CYBER THREAT DETECTION BY SIEM TOOLS

Mrigakshi Goel
13 min readFeb 21, 2021
  • Summary/Abstract

Cyber threat detection is a practice of determining any possible attacks on an organization that could compromise the systems of an organization for any malicious benefits to the hackers.

These types of cyber attacks are becoming more and more sophisticated since 2007 and are resulting in reducing our safety in the cyber world.

As the cyber-attacks are growing, we are concerned to provide online businesses and corporations with a safer solution and thus arises the need for frequent analysis of data logs. This resulted in the creation of tools that could manage events and incidents in organizations. A SIEM (Security Incident Event Management) solution consists of a number of components that are able to provide a solution for Security Information Management (SIM) and Security Event Management (SEM) and can do the activities like Data Aggregation, Threat Intelligence, Security Event Correlation, Advanced Analytics, SOC Automation, Dashboards, Threat Hunting and Forensics. In this project, we have tried to integrate a SIEM solution in our home lab, with several devices and performed artificially intelligent analytics to detect cyber-attack.The final report will be focussed more on automation and orchestration

and will deliver outcomes showing that the ultimate motive of cyber threat detection is focussed on vulnerability assessment and mitigation to reduce the volume of attacks.

  • Introduction

SIEM tools are tools that do the work of both SEM and SIM, they can index the data forwarded by different devices through forwarders and collectors and then analyze them after indexing.

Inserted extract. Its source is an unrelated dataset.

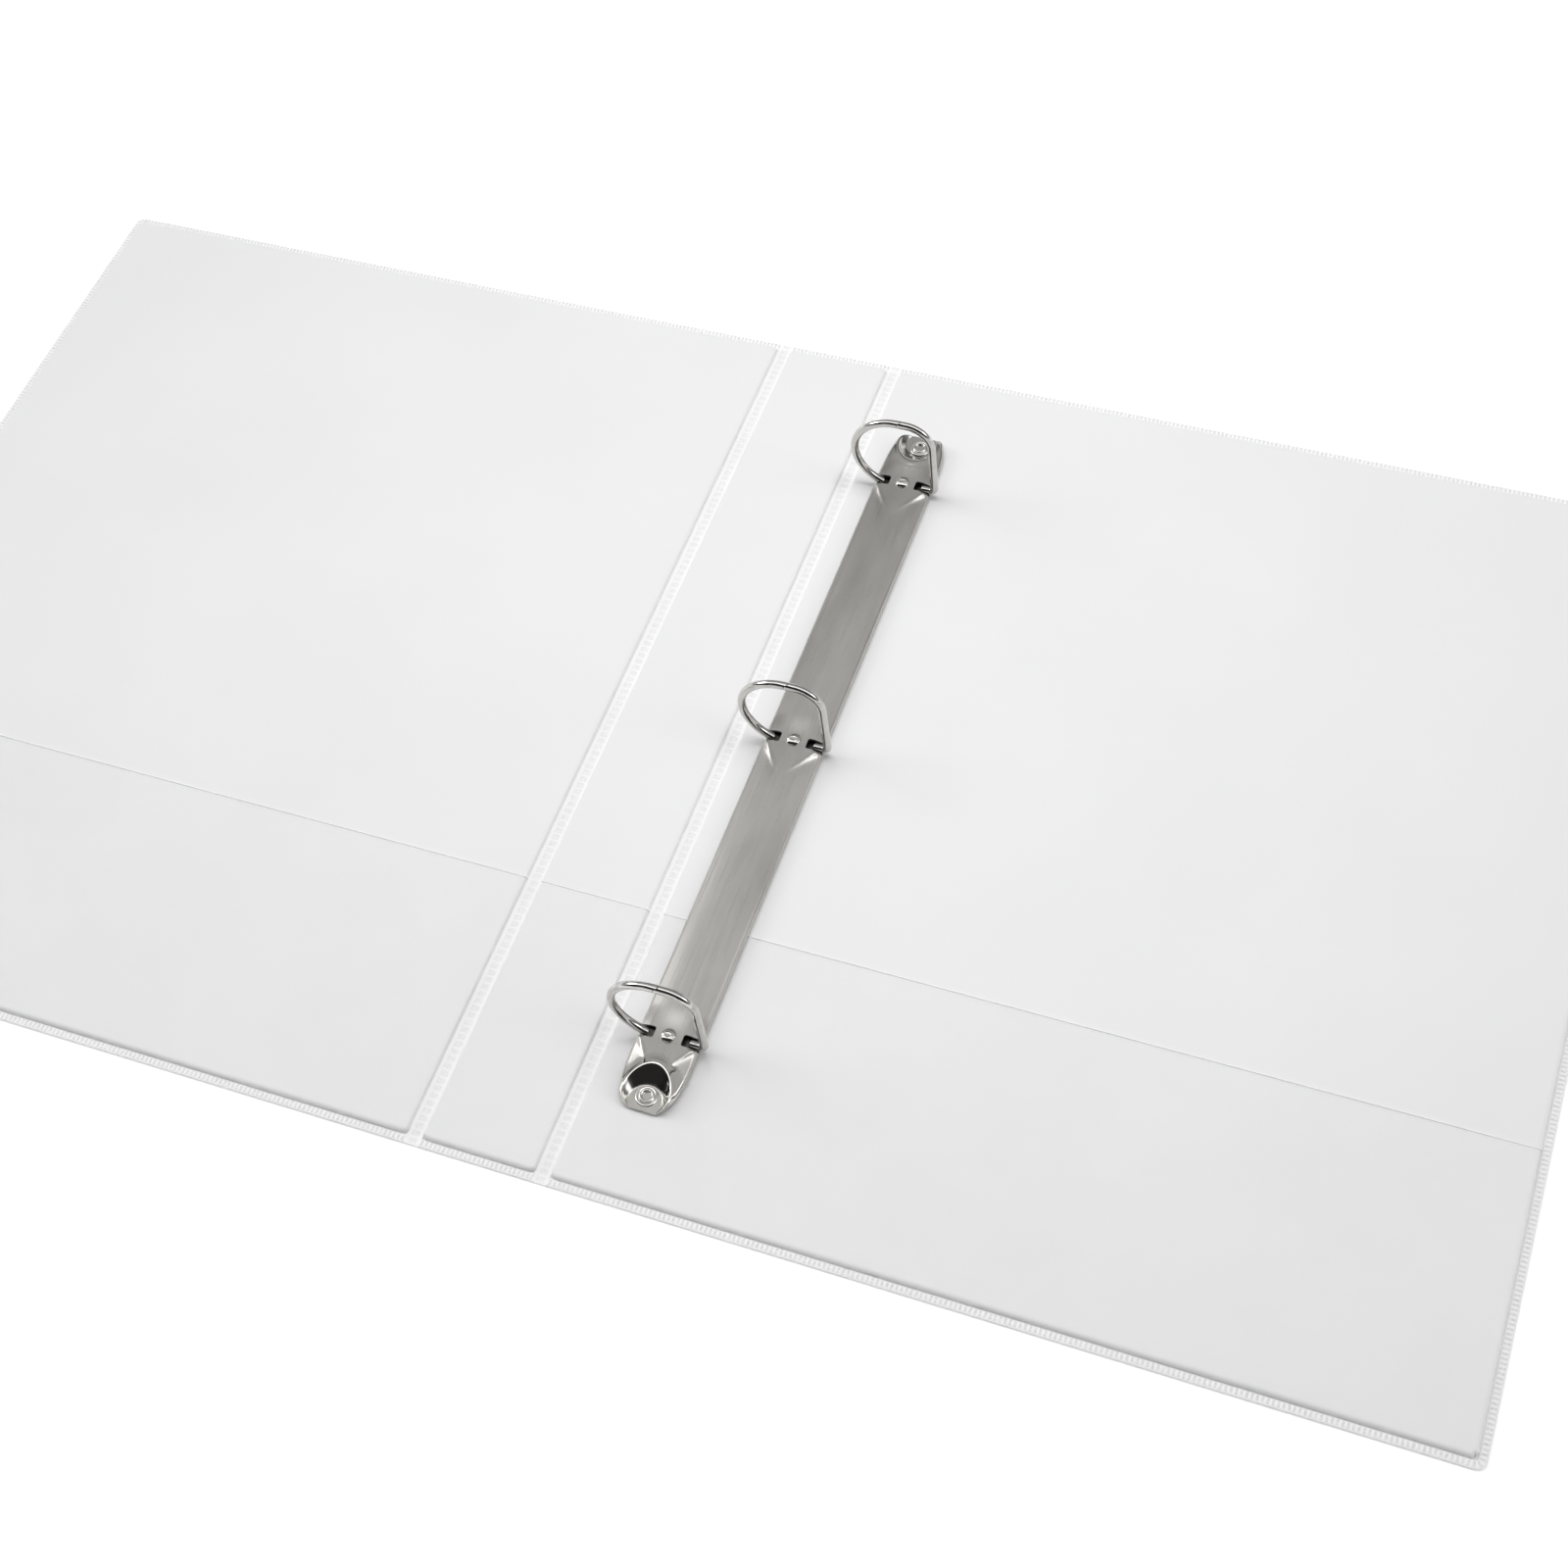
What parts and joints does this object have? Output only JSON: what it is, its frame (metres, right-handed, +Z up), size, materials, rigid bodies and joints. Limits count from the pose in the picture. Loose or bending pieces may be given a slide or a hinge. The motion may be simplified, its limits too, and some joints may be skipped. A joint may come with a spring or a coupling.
{
  "type": "ring binder",
  "caption": "White view ring binder lying open, with a D-ring mechanism riveted inside its back cover, hinged spine and covers, and clear pockets.",
  "frame": {"origin": "on the surface the open binder lies on, under the middle of its spine at mid height", "axes": "+X from the spine across the back cover to its outer edge, +Y along the spine to the head of the binder, +Z up out of the inside of the binder"},
  "size_m": [0.571, 0.322, 0.0369],
  "materials": {
    "greyboard": "plain grey board",
    "white_film": "semi-gloss white film",
    "clear_film": "clear film",
    "welded_film": "white film with a knurled weld",
    "nickel_steel": "nickel plated, faint lengthwise brushing",
    "leaf_steel": "plain plated steel",
    "ring_wire": "polished nickel plate",
    "rivet_metal": "polished nickel plate"
  },
  "bodies": {
    "back_cover": {"back_board": "greyboard", "back_outer_sheet": "white_film", "back_inner_sheet": "white_film", "back_view_sleeve": "clear_film", "back_pocket": "clear_film", "back_hinge_cover_half": "welded_film", "housing": "nickel_steel", "guide_rivet_top": "rivet_metal", "guide_rivet_middle": "rivet_metal", "guide_rivet_bottom": "rivet_metal", "mount_rivet_top": "rivet_metal", "mount_rivet_bottom": "rivet_metal", "rivet_washer_top": "rivet_metal", "rivet_washer_bottom": "rivet_metal"},
    "spine": {"spine_board": "greyboard", "spine_outer_sheet": "white_film", "spine_inner_sheet": "white_film", "spine_view_sleeve": "clear_film", "spine_pocket": "clear_film", "front_hinge_spine_half": "welded_film", "back_hinge_spine_half": "welded_film"},
    "front_cover": {"front_board": "greyboard", "front_outer_sheet": "white_film", "front_inner_sheet": "white_film", "front_view_sleeve": "clear_film", "front_pocket": "clear_film", "front_hinge_cover_half": "welded_film"},
    "left_ring_set": {"left_leaf": "leaf_steel", "left_ring_top": "ring_wire", "left_ring_middle": "ring_wire", "left_ring_bottom": "ring_wire"},
    "right_ring_set": {"right_leaf": "leaf_steel", "right_ring_top": "ring_wire", "right_ring_middle": "ring_wire", "right_ring_bottom": "ring_wire"}
  },
  "joints": [
    {"name": "spine_fold", "type": "hinge", "parent": "back_cover", "child": "spine", "pos_m": [0.0203, 0, 0.00095], "axis": [0, 1, 0], "range_deg": [0, 81]},
    {"name": "cover_fold", "type": "hinge", "parent": "spine", "child": "front_cover", "pos_m": [-0.0203, 0, 0.00095], "axis": [0, 1, 0], "range_deg": [0, 99]},
    {"name": "left_rings_open", "type": "hinge", "parent": "back_cover", "child": "left_ring_set", "pos_m": [0.0323, 0, 0.0037], "axis": [0, -1, 0], "range_deg": [0, 14]},
    {"name": "right_rings_open", "type": "hinge", "parent": "back_cover", "child": "right_ring_set", "pos_m": [0.0491, 0, 0.0037], "axis": [0, 1, 0], "range_deg": [0, 14]}
  ],
  "couplings": [
    {"joint": "right_rings_open", "follows": "left_rings_open", "ratio": 1}
  ]
}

This analysis is becoming more precise and accurate every day which generates the need to create intelligent SIEM tools that can learn to not create an alert once it learns that a particular criterion is not a security incident. At the same time, this may raise the chances of false-negative reports.

Following is the flow of data into a SIEM tool:

Figure 1: flow of data into a SIEM tool

Deploying some of the SIEM tools in the industry and monitoring them could be costly as it would involve product licenses, some other software like universal forwarders and human resources as well.

SPLUNK AS A TOOL:

Splunk is a s/w tool mostly used to monitor, search, analyze and visualize machine-generated data in real time. It also performs capturing, indexing, and correlating real time data in a searchable container and produces graphs, alerts, dashboards, and visualization.

Important features of Splunk are:

  • Accelerate Development & Testing
  • Generate ROI faster
  • Allows you to build Real-time Data Applications
  • Agile analytics & reporting with the Real-time architecture
  • It also offers search, analysis, and visualization capabilities to empower the users of all types

Figure 2: Splunk Architecture

The main components of Splunk architecture is as follows: -

Universal Forward (UF):

Universal forward is a lightweight component where it pushes data to the heavy Splunk forwarder. You can install Universal Forward on the client side/application server. The job of this is only to forward the log data.

Load Balancer (LB):

Load balancer is a default Splunk load balancer. Which allows you to use your personalized load balancer.

Heavy forward (HF):

Heavy forward is a heavy component. This Splunk component allows you to filter the data. Example: collecting error logs.

Indexer (LB):

Indexer helps you store and index the data. It improves Splunk search performance. By default, Splunk automatically performs the indexing. For example, host, source, and date & time.

Search head (SH):

Search heads are used to obtain intelligence & generate reports.

Deployment Server DS:

Deployment server is used to deploy configuration. For e.g.: — updating the Universal Forwarder file configuration. We can also use a deployment server to share b/w the components we can use the deployment server.

License manager (LM):

The license is based on volume & usage, for example 50 GB per day. Splunk regular checks the licensing details.

Working of Splunk:

FORWARDER>>>INDEXER>>>SEARCH HEAD

Forwarder:

Forwarder is used to collect the data from remote machines then forwards data to the Index in real-time

Indexer:

Indexer is a process of incoming data in real time. It stores & Indexes data on the disk

Search Head:

End users will interact with the Splunk through the Search head where It will allow users to do search, analyze & Visualize.

  • Problem statement

It is really challenging for organizations to prevent threats and malicious behavior on networks. As these malicious attempts of attacks on a company’s network to either steal important information or to bring the company down started increasing in the last decade exponentially, it became crucial to find an automated solution for defense.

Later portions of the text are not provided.